**Required task**
Report the number of lines in these entries that contain "imports". Write only the number.

**Exercise material**
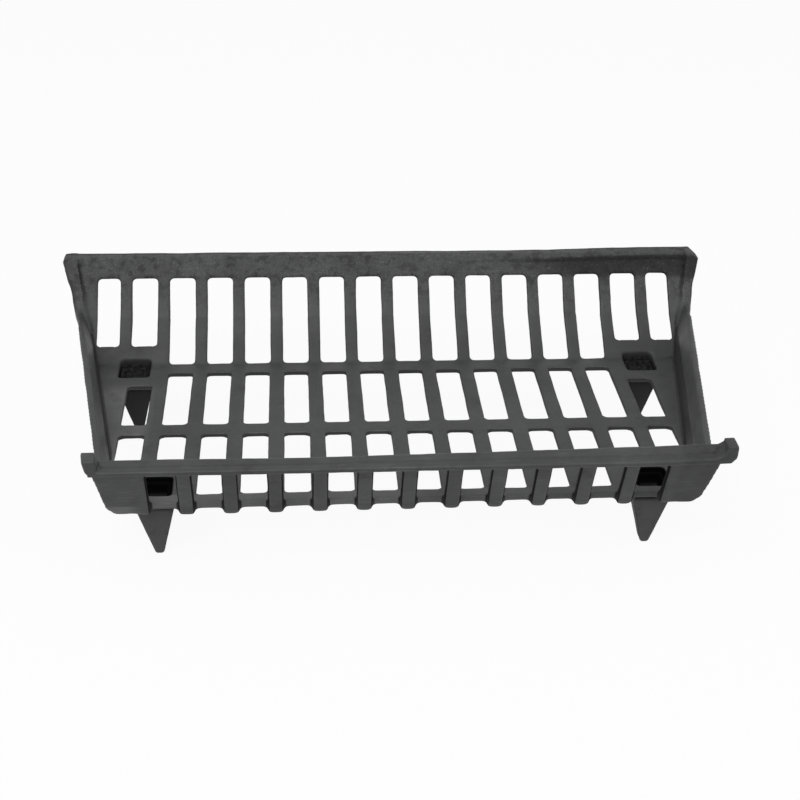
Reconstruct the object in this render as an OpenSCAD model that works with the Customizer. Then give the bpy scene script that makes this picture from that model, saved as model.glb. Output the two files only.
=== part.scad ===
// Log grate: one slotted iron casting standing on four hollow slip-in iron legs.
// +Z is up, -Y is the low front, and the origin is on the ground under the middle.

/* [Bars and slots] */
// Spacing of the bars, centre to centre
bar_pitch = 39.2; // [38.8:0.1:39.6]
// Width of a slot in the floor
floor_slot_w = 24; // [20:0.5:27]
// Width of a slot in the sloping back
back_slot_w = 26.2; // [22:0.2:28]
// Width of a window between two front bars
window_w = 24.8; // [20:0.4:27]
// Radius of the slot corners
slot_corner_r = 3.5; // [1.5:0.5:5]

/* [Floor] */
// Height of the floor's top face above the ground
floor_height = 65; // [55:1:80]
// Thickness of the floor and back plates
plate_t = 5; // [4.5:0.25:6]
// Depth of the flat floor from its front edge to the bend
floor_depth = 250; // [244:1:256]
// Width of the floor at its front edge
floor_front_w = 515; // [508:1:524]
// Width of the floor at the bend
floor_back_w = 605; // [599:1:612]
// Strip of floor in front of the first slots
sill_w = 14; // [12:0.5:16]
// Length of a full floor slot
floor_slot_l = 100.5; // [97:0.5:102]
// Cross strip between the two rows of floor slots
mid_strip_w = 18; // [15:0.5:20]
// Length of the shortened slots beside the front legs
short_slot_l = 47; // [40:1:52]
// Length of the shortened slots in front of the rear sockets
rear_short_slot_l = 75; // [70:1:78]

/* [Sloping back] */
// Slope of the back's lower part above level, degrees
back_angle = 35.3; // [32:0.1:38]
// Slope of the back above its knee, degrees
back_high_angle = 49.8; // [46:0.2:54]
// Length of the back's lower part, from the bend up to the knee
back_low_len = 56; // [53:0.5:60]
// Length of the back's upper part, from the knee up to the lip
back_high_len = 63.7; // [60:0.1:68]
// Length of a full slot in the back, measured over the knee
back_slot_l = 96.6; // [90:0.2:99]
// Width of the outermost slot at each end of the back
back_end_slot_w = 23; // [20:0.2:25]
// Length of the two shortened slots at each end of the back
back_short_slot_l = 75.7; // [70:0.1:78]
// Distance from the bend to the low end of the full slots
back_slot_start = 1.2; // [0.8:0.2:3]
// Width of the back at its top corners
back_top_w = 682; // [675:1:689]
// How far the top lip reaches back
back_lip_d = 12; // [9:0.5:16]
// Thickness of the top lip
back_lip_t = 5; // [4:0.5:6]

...

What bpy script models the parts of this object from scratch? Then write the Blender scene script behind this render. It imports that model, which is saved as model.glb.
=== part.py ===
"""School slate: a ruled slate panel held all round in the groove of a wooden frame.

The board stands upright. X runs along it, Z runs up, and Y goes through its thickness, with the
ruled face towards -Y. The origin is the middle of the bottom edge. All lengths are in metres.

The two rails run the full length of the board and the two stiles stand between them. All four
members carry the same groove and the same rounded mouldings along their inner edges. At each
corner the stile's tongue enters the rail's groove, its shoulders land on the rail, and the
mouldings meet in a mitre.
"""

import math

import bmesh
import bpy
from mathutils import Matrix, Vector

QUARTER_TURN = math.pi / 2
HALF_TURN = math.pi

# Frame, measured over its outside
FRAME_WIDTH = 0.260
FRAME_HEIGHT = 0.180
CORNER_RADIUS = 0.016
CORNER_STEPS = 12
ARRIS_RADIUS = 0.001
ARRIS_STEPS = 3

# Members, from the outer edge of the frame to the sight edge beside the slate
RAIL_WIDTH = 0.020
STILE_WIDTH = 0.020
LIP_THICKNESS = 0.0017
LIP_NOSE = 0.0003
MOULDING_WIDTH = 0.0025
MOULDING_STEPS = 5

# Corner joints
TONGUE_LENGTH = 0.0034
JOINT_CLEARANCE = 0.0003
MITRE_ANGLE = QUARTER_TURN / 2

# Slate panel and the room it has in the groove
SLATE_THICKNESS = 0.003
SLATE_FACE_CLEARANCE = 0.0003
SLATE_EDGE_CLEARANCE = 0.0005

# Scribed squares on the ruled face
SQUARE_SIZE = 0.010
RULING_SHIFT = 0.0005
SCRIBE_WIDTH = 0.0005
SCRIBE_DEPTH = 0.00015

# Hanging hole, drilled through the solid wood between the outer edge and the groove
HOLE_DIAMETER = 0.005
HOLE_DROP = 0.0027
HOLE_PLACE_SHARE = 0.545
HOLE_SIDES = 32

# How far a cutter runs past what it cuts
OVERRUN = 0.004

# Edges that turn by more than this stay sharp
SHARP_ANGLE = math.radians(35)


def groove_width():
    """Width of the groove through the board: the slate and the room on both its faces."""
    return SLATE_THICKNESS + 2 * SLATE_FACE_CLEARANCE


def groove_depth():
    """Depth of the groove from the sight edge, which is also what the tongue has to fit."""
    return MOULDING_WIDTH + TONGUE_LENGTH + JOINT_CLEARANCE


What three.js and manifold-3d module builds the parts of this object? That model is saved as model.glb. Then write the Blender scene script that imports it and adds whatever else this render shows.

**The solution**
2